**Challenge:** Restate verbatim the lines between the one holding "Continue the three.js" and the one holding "back and the", both included, and no others.

**Data lines:**

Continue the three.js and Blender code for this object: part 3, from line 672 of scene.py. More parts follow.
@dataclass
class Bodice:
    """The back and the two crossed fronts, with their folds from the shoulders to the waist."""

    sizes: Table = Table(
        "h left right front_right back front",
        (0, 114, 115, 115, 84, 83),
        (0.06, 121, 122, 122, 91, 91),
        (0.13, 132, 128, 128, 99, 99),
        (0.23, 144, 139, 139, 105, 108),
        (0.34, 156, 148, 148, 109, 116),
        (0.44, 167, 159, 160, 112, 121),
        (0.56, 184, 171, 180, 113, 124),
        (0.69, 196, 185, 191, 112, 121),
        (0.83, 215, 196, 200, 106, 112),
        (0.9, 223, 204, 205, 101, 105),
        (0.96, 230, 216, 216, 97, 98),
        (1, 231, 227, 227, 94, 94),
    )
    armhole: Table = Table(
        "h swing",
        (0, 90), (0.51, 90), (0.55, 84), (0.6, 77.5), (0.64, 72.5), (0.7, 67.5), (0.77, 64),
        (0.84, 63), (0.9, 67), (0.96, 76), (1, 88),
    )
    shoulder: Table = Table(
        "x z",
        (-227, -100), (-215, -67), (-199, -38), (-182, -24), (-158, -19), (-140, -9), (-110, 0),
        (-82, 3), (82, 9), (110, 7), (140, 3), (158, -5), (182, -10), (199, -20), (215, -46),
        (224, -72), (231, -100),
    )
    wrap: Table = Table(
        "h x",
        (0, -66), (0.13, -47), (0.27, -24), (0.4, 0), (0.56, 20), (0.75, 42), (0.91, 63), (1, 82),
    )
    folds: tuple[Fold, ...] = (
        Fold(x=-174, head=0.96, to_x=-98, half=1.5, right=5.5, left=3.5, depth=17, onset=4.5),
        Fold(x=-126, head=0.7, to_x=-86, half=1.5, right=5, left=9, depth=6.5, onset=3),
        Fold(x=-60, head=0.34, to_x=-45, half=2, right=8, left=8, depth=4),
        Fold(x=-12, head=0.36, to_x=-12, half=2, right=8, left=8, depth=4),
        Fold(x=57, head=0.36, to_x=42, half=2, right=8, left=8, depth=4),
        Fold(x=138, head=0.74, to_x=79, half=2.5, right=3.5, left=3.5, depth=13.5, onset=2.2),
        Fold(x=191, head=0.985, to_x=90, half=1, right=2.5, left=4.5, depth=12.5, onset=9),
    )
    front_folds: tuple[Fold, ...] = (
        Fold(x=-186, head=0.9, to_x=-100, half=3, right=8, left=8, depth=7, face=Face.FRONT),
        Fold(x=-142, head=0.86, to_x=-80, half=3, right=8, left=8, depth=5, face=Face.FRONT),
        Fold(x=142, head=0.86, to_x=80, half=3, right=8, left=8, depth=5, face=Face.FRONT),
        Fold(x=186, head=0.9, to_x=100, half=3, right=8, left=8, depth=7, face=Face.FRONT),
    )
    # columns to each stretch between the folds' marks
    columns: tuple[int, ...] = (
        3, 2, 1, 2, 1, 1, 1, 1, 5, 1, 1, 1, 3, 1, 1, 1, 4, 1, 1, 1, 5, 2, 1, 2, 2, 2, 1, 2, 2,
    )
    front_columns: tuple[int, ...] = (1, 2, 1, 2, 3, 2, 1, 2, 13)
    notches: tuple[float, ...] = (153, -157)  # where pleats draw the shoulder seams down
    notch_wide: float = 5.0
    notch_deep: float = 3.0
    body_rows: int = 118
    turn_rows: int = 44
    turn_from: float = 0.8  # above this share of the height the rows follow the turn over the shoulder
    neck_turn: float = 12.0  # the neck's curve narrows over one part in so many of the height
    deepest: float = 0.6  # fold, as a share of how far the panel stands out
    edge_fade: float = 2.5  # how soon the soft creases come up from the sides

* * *

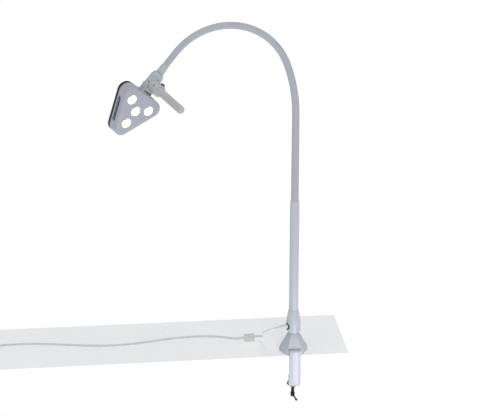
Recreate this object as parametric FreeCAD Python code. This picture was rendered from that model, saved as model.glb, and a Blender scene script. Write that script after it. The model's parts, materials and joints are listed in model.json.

**Result of this task:**
Continue the three.js and Blender code for this object: part 3, from line 672 of scene.py. More parts follow.
@dataclass
class Bodice:
    """The back and the two crossed fronts, with their folds from the shoulders to the waist."""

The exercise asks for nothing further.